Potosi, Bolivia

Potosi, Bolivia is a fascinating place for those interested either in history or in contemporary Latin America.  A Quechua Indian discovered the silver ore of Potosi in 1545.  Spaniards forced Indians to work the mines, and for centuries, the silver mines of Potosi helped make Spain a world power.

I took these pictures when I visited Potosi in 1995. Es rico como un Potosi.


The red Cerro Rico, (“Rich Hill”) which towers above Potosi, is home to the mines.

The colonial mint at Potosi poured out a fabulous quantity of silver coins, and made Spain wealthy.

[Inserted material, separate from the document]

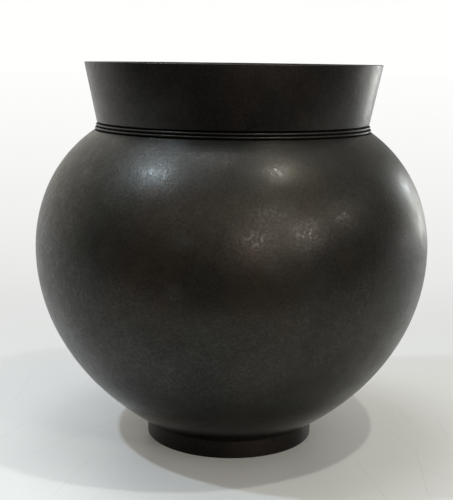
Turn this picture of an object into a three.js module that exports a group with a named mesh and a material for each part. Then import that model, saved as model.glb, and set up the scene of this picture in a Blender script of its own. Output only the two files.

The 8-real coin became the “piece of eight” of pirate fame, and was the model for the American silver dollar.

Potosi produced more silver than any other place in the world, except possibly Pachuca/Real del Monte in Mexico.


The stream of silver coins  produced by these milling machines were shipped down to the Atlantic Ocean via the Platte River, the rightly named Rio de la Plata (“River of Silver”).

The mines at Potosi are not the bonanzas they used to be, but the neighborhood at the foot of the Cerro Rico still caters to the miners who work the mines on a small scale.


A street stall selling coca leaves.  Many miners chew leaves for stamina at the high altitude.  Other street stalls sell sticks of dynamite.

The Candelaria mine supplements its income by admitting tourists.


Underground in the Candelaria mine.

The Devil is lord of the underworld, so miners have an image of him deep in the mine, and leave gifts.


A few miles outside of Potosi, and away from the Cerro Rico, a pair of miners hoist ore from their small mine with a hand-powered windlass.

The Spaniards used water power to crush the ore.  Here is the housing to an overshot water wheel.


Water to run the water wheels flowed from reservoirs behind stone dams in the valleys east of Potosi.

The old stone dams are in remarkably good repair.


More modern ore mills are located on the southwest side of Potosi.

Flotation cells at the Chaca mill separate ore minerals from the crushed rock.


When I visited, the small Potosi ore mills were still putting the crushed waste rock (the tailings) into the adjacent creek.

More modern mills in Bolivia no longer discharge their  tailings into stream beds.

The hills around Potosi were deforested centuries ago, to supply fuel and timber supports for the mine workings.  Browsing livestock have eaten up attempts to reestablish the forests. 

In an experiment to promote reforestation, local families were allowed to plant their own trees. Each tree  has an individual rock enclosure to protect it from hungry llamas.  Each owner maintains the enclosures around his own trees.


For the first time in centuries, the hills around Potosi may be again covered with forests.